2) In schools, unless you take advanced or supplemental courses, we rarely focus on modern American history, aka the last 100 years or so. We give some lip service to WWII, we talk about the civil rights movement, we downplay Vietnam, and hardly ever mention the Korean War. What almost never gets brought up is the Immigrant Act of 1924, or the Johnson-Reed Act. To put it bluntly, it imposed quotas on immigrant groups who could enter the country, to insure they could limit the number of "undesirables" entering the country. Southern and Eastern Europeans we more restricted than Northern or Western ones. Italians, Russians, anyone from a predominantly Catholic country, Jews, and banning all Asians, which included the Middle East. We teach kids to praise the US for what we did in WWII, but forget to mention how many fleeing Jews the US sent back to Nazi-occupied countries because "the quota" had been met. Also, mysteriously unmentioned, is these restrictions actually hurt the average American rather that help them, "

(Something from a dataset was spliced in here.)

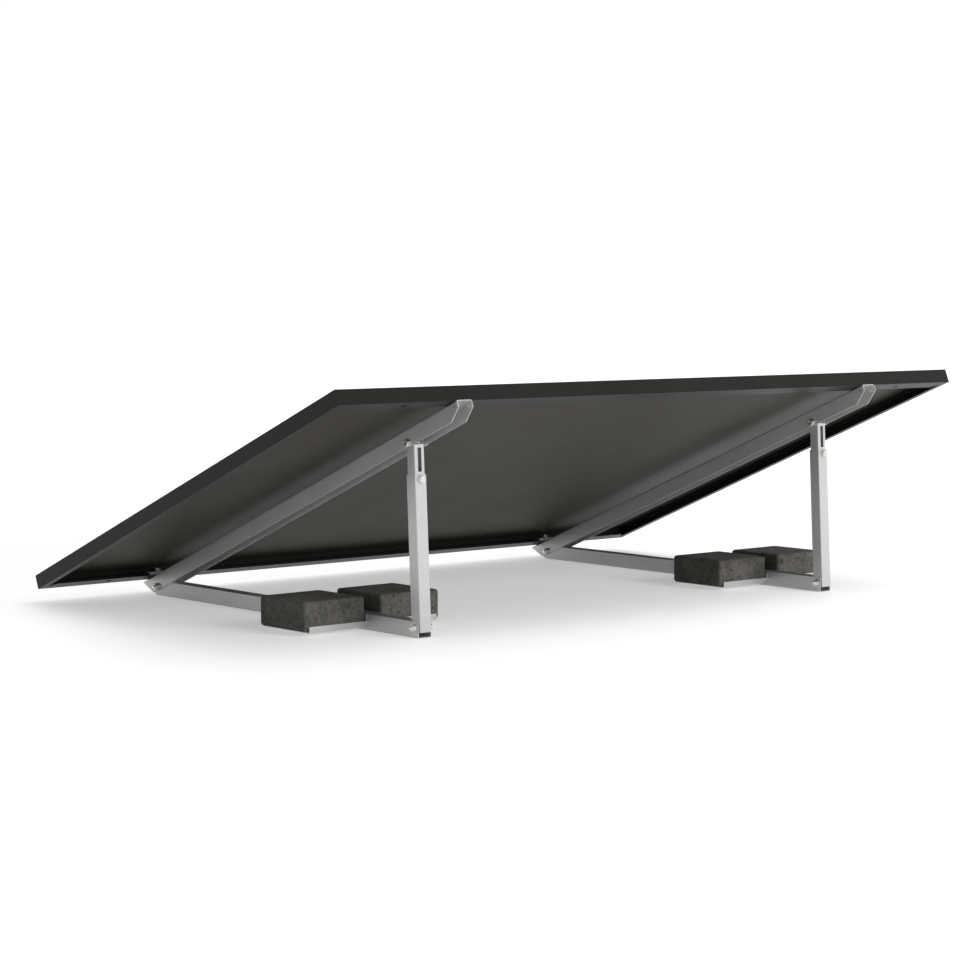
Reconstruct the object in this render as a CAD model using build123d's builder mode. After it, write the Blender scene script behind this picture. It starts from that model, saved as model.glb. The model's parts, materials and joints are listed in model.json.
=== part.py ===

wages fell for U.S. workers in labor markets that were most affected by the decline in immigrant numbers while ongoing industrial and labor market transitions were accelerated.
"- Princeton Economics. One of the promises of JFK's campaign was that he would repeal the Johnson-Reed Act, although this never happened during his presidency. It was actually repealed by his successor.
So why am I bringing this up? Because when the act was repealed in 1965, new immigrant groups began to enter the US, and previously established groups were seeing less confinement to ghettos, and being excepted more by... The Establishment, for lack of a better description. I grew up hearing the myth repeated over and over again that this happened because the previous immigrant groups worked hard and proved themselves worthwhile. But if hard work was all it took, wouldn't the generations of Blacks and ancestors of slaves made leaps and bounds in society? What I've discovered through lots of digging on the subject is that the previously established groups would gang up on and look down upon any new group, pushing themselves up by knocking others down. They used racism and fear against others the way it had been used against them. It was never about "working hard"; almost everyone worked hard. It's a long winded way of saying they voted "face-eating leopard party won't eat my face because I'm shifting the blame to the people who aren't me". And because we don't teach that truth, it's just going to keep happening over and over again.